At the Dawn of Digital Studies on Arabic Script in France (2) : A Brief History of Handwritten Arabic Text Recognition in France

Introduction

The first article of this series explored recent advances in the digital study of Arabic script in France in general. It traced the beginnings of digital studies applied to Arabic script in France, and discussed the emergence of recent projects combining digital humanities and Arabic manuscript traditions.

However, among the digital technologies addressing Arabic script, Handwritten Text Recognition (HTR) is undoubtedly one of the most fundamental. Therefore, this article and a forthcoming one will focus in much greater detail on HTR in French academia. It will first provide a historical account of its application to Arabic script, including the introduction of techniques and methodologies employed in HTR for Latin or other languages, as well as offering a non-exhaustive review of digital projects in this area. Eventually, we will attempt to assess whether these projects are received internationally and advocate for greater openness between the Francophone and international communities.

Note: This article, along with a forthcoming one, is partly based on interviews with Chahan Vidal-Gorène and Clément Salah, whom I would like to warmly thank for their time and contribution.

Kraken

The previous article stated:

‘What we refer to as the dawn of digital studies on Arabic script has already been, and will undoubtedly continue to be, inspired by these innovations developed for Latin and French script corpora.’

While attempting, in this article, to outline a brief history of Arabic-script HTR in France, we realized that this statement was even more accurate than we initially thought.

Ironically, the software Kraken can be viewed as a symbol of openness between the Germanic and French academia, a theme we will explore in greater detail in our forthcoming article. Its development by Benjamin Kiessling—whom we mentioned in our previous article—began during his research years in Leipzig. Kraken was specifically designed as an OCR solution tailored to the needs of the humanities, especially accommodating a vast diversity of languages and scripts, including ancient and non-Latin ones (Arabic, Persian, Syriac, polyphonic Greek, Hebrew, etc.). Aimed at researchers, it was intended to enable them to train their own models and meet the specific constraints of their corpora, particularly in terms of layout (such as annotated margins), where commercial solutions were still falling short at that time.

Kraken’s popularity is undeniable, as demonstrated on this very site through articles by Rohan Chauhan, which aimed to explain how to use Kraken on one’s own machine.
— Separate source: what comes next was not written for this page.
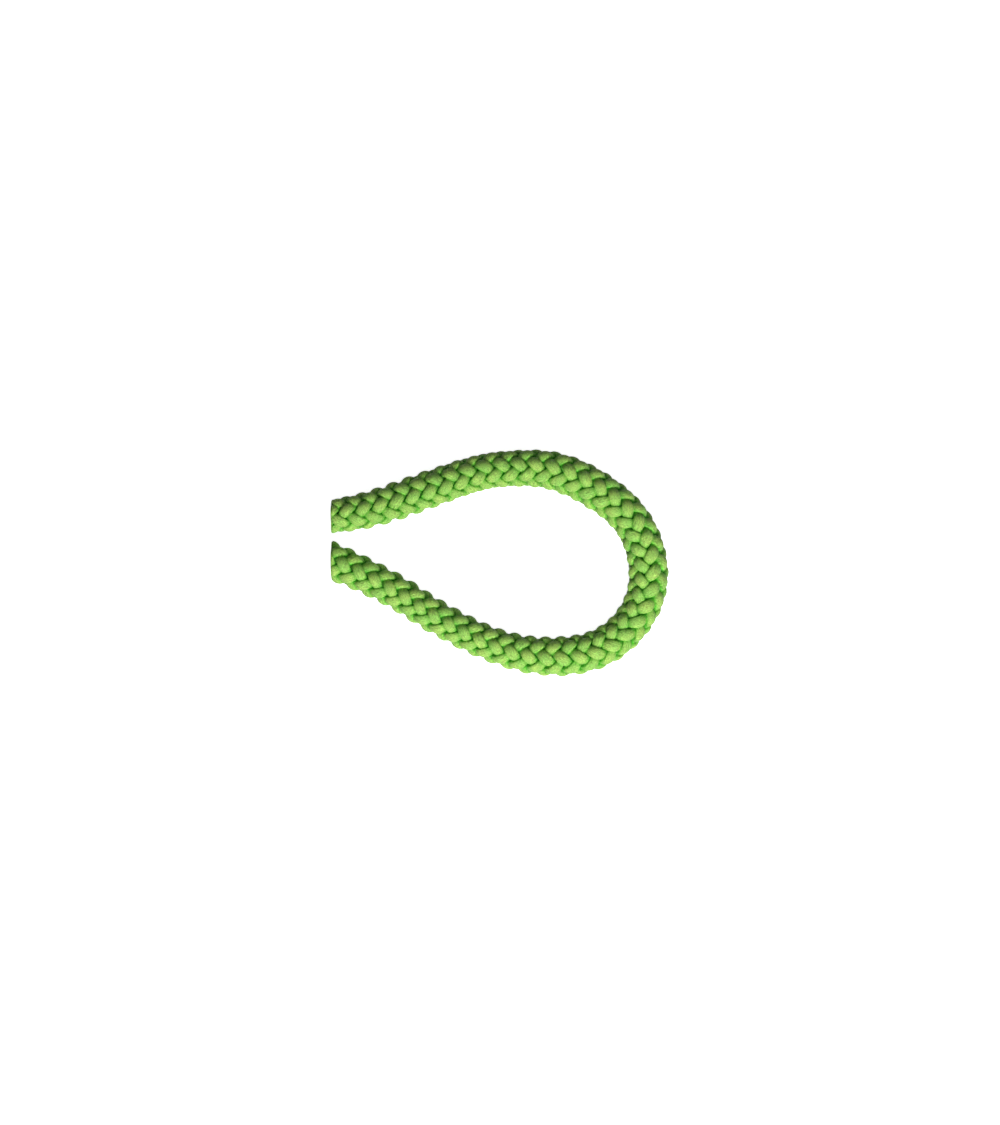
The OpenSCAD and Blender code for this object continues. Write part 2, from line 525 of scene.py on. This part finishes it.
def yarn_finish(name, colours, sheen, yarn_width, low_rise, high_rise):
    """Yarn in plies: fine fibres run along it, plies cross it aslant, and its colour wanders.

    `along` and `across` are millimetres on the strand, `rise` is the distance in millimetres from
    the rope's middle, or in the core from the strand's own, and `lot` tells the strands apart.
    The yarn takes its painted shade colour, which stands in for the shade that falls where it lies low
    in the tucks and grooves, at low_rise, and its open colours from high_rise up. `sheen` tints what the
    fibres reflect."""
    bright, green, painted_shade = colours
    f = Finish(name)
    along, across, lot = f.attribute("along"), f.attribute("across"), f.attribute("lot")
    bundles = f.drawn_out(along, across, lot, BUNDLES)
    fibres = f.drawn_out(along, across, lot, FIBRES)
    speckle = f.drawn_out(along, across, lot, SPECKLE)
    wander = f.noise(f.object_place(), WANDER)

    tone = f.mix(f.spread(wander, *MIDST), bright, green)
    # Painted shade: low on the strand, in the tucks and grooves, the colour turns to the shade colour
    tone = f.mix(f.spread(f.attribute("rise"), low_rise, high_rise), painted_shade, tone)
    level = f.value("MULTIPLY_ADD", speckle, SPECKLE_TONE, BARE_TONE)
    level = f.value("MULTIPLY_ADD", fibres, FIBRE_TONE, level)
    level = f.value("MULTIPLY_ADD", bundles, BUNDLE_TONE, level)
    f.set(Base_Color=f.mix(1.0, tone, f.grey(level), "MULTIPLY"), Roughness=0.62)
    f.set(Sheen_Weight=0.08, Sheen_Roughness=0.45, Specular_IOR_Level=0.35)
    f.set(Sheen_Tint=(*sheen, 1), Specular_Tint=(*sheen, 1))

    lean = f.value("MULTIPLY", across, PLY_LEAN / yarn_width)
    turns = f.value("MULTIPLY_ADD", along, PLY_TURNS, lean)
    plies = f.value("SINE", f.value("MULTIPLY", turns, FULL_TURN))
    plies = f.value("MULTIPLY_ADD", plies, 0.5, 0.5)
    height = f.value("MULTIPLY_ADD", plies, PLY_RISE, f.value("MULTIPLY", fibres, FIBRE_RISE))
    height = f.value("MULTIPLY_ADD", bundles, BUNDLE_RISE, height)
    f.bump(height, 0.6, 0.12 * MM)
    return f.material


RIB_SCALE = 2500.0  # waves of the tape's weave in a metre, by the wave node's own measure
RIB_COLOUR = (0.45, 0.45, 0.42)
RIB_SHARE = 0.25


def film_finish(name, colour):
    """Thin woven film: close ribs, which are darker and stand a little proud."""
    f = Finish(name)
    inputs = {"Vector": f.object_place(), "Scale": RIB_SCALE, "Distortion": 1.0}
    ribs = f.node("ShaderNodeTexWave", inputs).outputs["Fac"]
    tone = f.mix(f.spread(ribs, 0.0, 1.0, 0.0, RIB_SHARE), colour, RIB_COLOUR)
    f.set(Base_Color=tone, Roughness=0.4)
    f.bump(ribs, 0.3, 0.05 * MM)
    return f.material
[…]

The intersection between the Germanic and French-speaking worlds notably occurred when Benjamin Kiessling began his PhD at l’Ecole pratique des hautes etudes in 2018. During this period, he contributed to several digital humanities projects (Biblissima+, Resilience, Tikkoun Sofrim, and Sofer Mahir).

However, what particularly interests us here is his involvement with eScripta, where the OCR engine was adapted for the handwritten text recognition software eScriptorium, now one of the leading platforms for HTR in Latin languages. Even today, for Latin scripts, the Kraken engine remains the default in several eScriptorium instances, as the author of this article has personally experienced.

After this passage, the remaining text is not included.